Example of auto model replication: Running OpenPose on Inferentia

FAQ

Can I mix data parallel and NeuronCore Pipeline?

Yes. You can compile the model using neuroncore-pipeline-cores option. This tells the compiler to set compilation to the specified number of cores for NeuronCore Pipeline. The Neuron Compiler will return a NEFF which fits within this limit. See the Neuron compiler CLI Reference Guide on how to use this option.

For example, on an inf1.2xlarge, you can load two model instances, each compiled with neuroncore-pipeline-cores set to 2, so that they can run in parallel.

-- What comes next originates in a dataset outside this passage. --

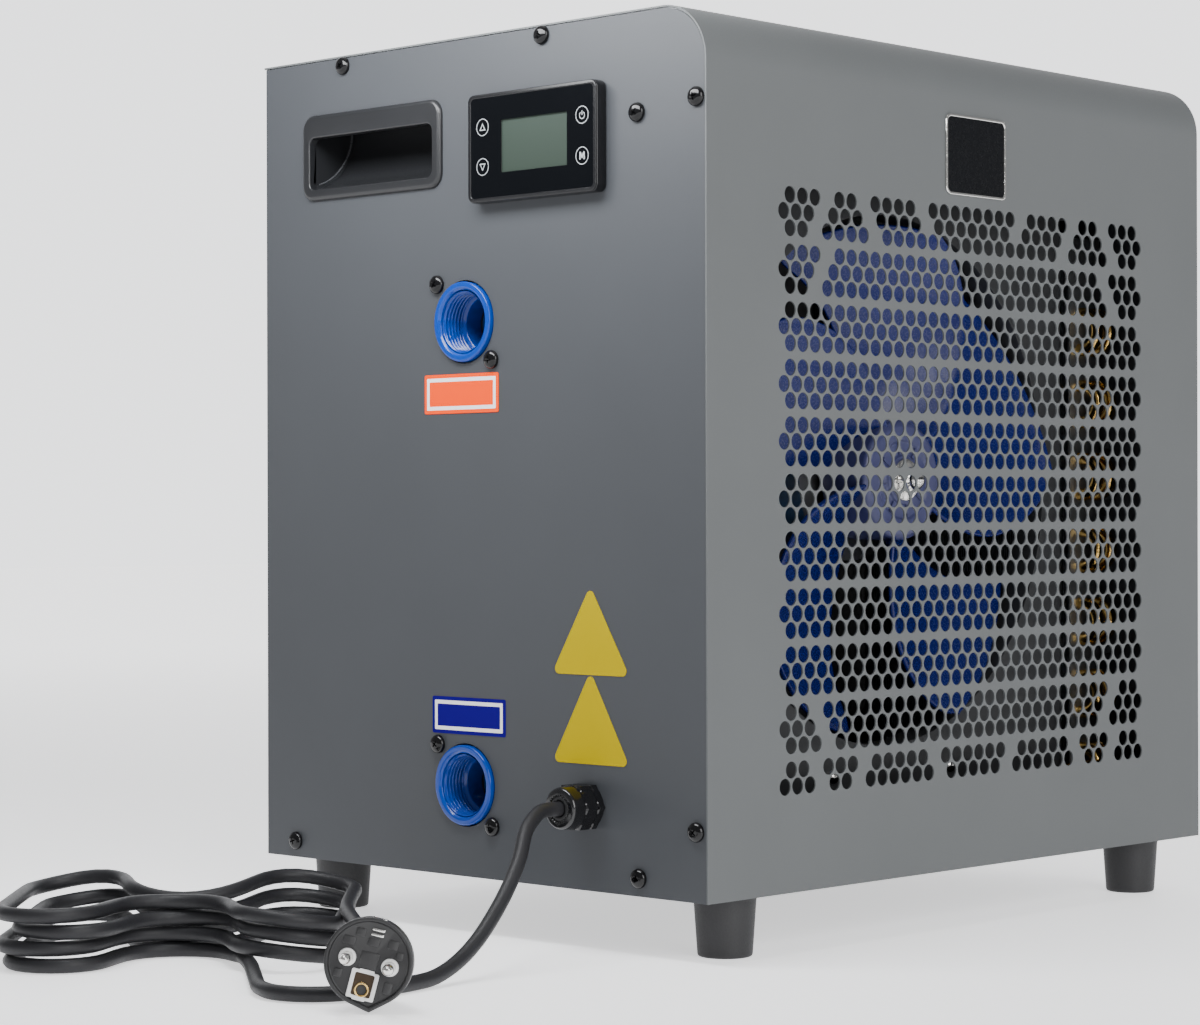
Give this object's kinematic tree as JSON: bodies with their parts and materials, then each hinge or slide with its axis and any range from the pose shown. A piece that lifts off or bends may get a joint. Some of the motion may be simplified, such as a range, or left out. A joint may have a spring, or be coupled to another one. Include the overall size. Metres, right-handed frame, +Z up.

The model instances can be loaded from different saved models or from the same saved model.

Can I have a mix of multiple models in one NCG and single model in another NCG?

Currently, you can do this in MXNet by setting up two NCGs, then load for example multiple models in one NCG using context mx.neuron(0), and load single model in the second NCG using context mx.neuron(1). You can also load single model in the first NCG and multiple models in the second NCG. For example:

# Set Environment
os.environ['NEURONCORE_GROUP_SIZES']='2,4'

# Load models (MXNet)
# loaded into the first group of NC0-NC1
sym, args, aux = mx.model.load_checkpoint(mx_model0_file, 0)
model0 = sym.bind(ctx=mx.neuron(0), args=args, aux_states=aux, grad_req='null')
# loaded into the second group of NC2-NC5
sym, args, aux = mx.model.load_checkpoint(mx_model1_file, 0)
model1 = sym.bind(ctx=mx.neuron(1), args=args, aux_states=aux, grad_req='null')
# loaded into the second group of NC2-NC5
sym, args, aux = mx.model.load_checkpoint(mx_model2_file, 0)
model2 = sym.bind(ctx=mx.neuron(1), args=args, aux_states=aux, grad_req='null')
# loaded into the second group of NC2-NC5
sym, args, aux = mx.model.load_checkpoint(mx_model3_file, 0)
model3 = sym.bind(ctx=mx.neuron(1), args=args, aux_states=aux, grad_req='null')

# run inference by simply calling the loaded model
results0 = model0.forward(data=inputs0)
results1 = model1.forward(data=inputs1)
results2 = model2.forward(data=inputs2)
results3 = model3.forward(data=inputs3)

Loading multiple models in one NCG and single model in another NCG is currently not supported in TensorFlow and PyTorch.